Kerry Krause (’12), who has committed to a collegiate track career at Princeton, led the charge by scoring in three events. This year’s winner of the girls’ Track Trophy won the high jump competition (5-0), ran the anchor leg of a third-place 4×400 relay team (4:08.06), which also included Carley Porter (’12), Connie Rhodes (’12) and Tatum McInerney (’13). The foursome has established a new school record in the relay on three separate occasions and this bronze-medal effort was its latest bid.
Krause also produced a fifth-place finish in the 100-meter hurdles in a clocking of 16.11.
Although she finished fifth in the 1,500-meter run, Devinne Cullinane (’14) set a school record in the event with a time of 4:46.79, while Alanna McDonough (’12) established a new best school time in the 300-meter hurdles at 47.76, where she finished fourth. Rose Fisher (’13) grabbed a bronze medal in the 3,000-meter run (10:32.59), while McInerney was seventh in the 800-meter run (2:28:68).

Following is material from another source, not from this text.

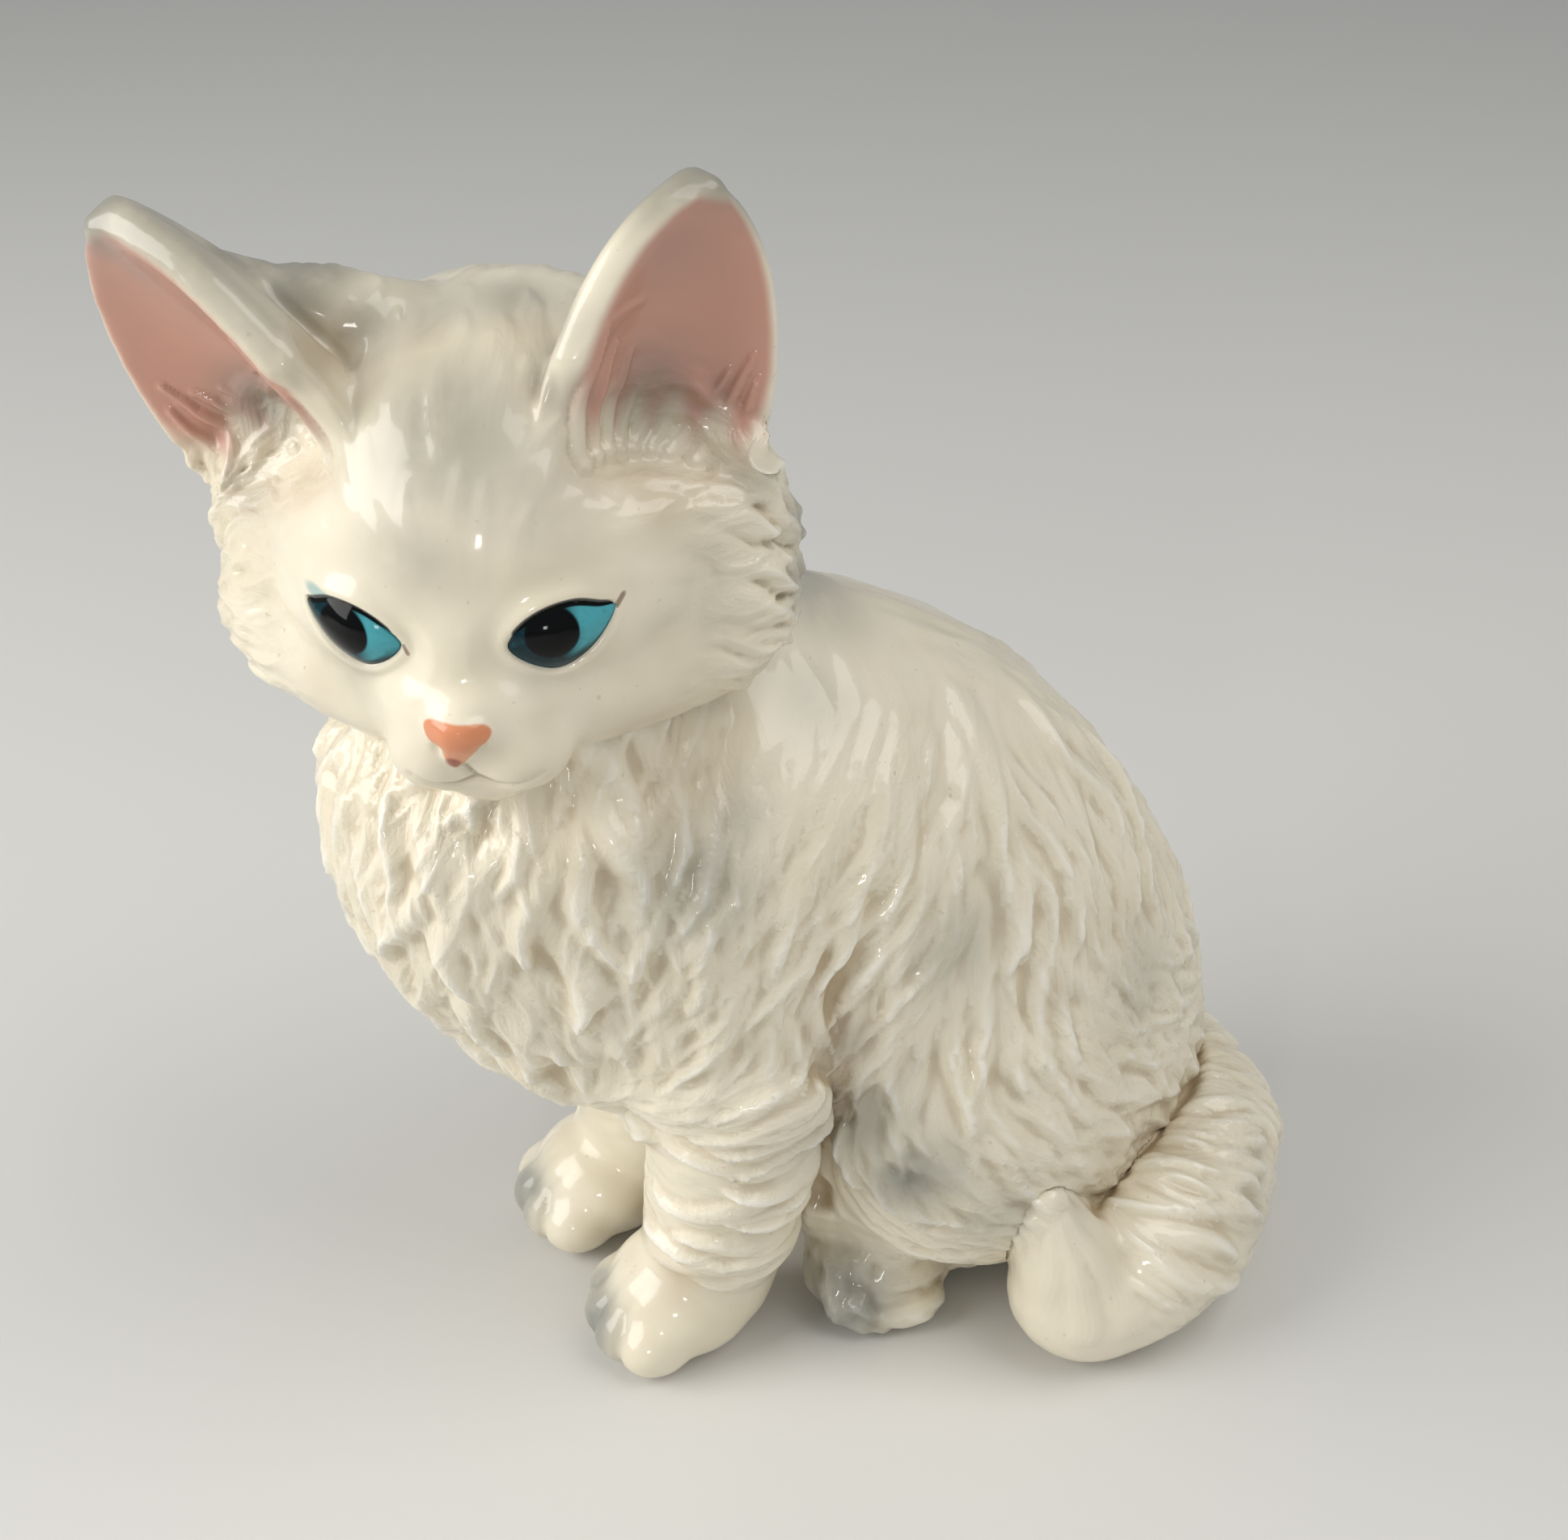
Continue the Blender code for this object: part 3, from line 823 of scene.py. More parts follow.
SIDES = [
    [(17, 16, 84), (21, 10, 78), (23, 8, 71), (25, 5, 67)],
    [(15, 25, 82), (21, 19, 76), (22, 16, 72), (23, 13, 69)],
    [(24, 9, 63), (24.5, 4, 60), (24, -2, 58)], [(24, -2, 58), (24, 5, 54), (23, 11, 54)],
    [(20, 27, 74), (22, 32, 66), (22, 35, 60)], [(15, 29, 80), (19, 26, 75), (23, 22, 68), (24, 20, 62)],
    [(12, 40, 75), (16, 45, 66), (18, 46, 59), (20, 46, 52)],
    [(0, 20, 92), (0, 38, 83), (0, 52, 66), (0, 60, 40)],
    [(4, 45, 75), (11, 50, 65), (13, 55, 52)], [(1, 18, 92), (8, 16, 90), (14, 18, 86)],
    [(0, 60, 40), (0, 62, 25)],
    [(24, 25, 62), (24.5, 20, 58), (24, 17, 50), (23, 16, 39), (25, 19, 33), (28, 26, 28)],
    [(24, 29, 58), (25, 26, 50), (26, 24, 43), (27, 25, 37), (28, 31, 31)],
    [(24, 33, 56), (24, 35, 47), (26, 39, 40), (23, 47, 33)],
    [(22, 42, 53), (21, 45, 46), (19, 54, 35), (17, 58, 31)],
    [(22, 15, 36), (21, 14, 30), (24, 18, 25), (27, 27, 22)],
    [(22, 11, 47), (24, 2, 48), (21, -5, 47)], [(19, 12, 34), (22, 3, 36), (18, -4, 34)],
    [(18, 10, 22), (20, 1, 24), (15, -5, 23)], [(3, -4, 34), (3, 6, 35)], [(3, -4, 22), (3, 6, 23)],
]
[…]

Kay Kay Ali went 94-10 to place fifth in the discus, while Alexandra Smith was ninth (82-1). In the triple jump, McDonough placed sixth at 33-1, as Emma Witherington was 14th at 30-4. Cat Wyatt was 10th in the long jump at 14-5, with Julia Fissore-O’Leary 11th (14-4). In the javelin, Marly Morgus placed 12th at 86-04.
Fissore-O’Leary was seventh in the 200-meter dash at 27.25, while Porter earned an eighth-spot in the 400-meter dash in 1:02.24 and Jinane Gedeon-Achi was 10th in the 1,500-meter run in 5:00.77. Rhodes, Porter, Wyatt and Fissore-O’Leary combined to place eighth in the 4×100 relay at 51:30.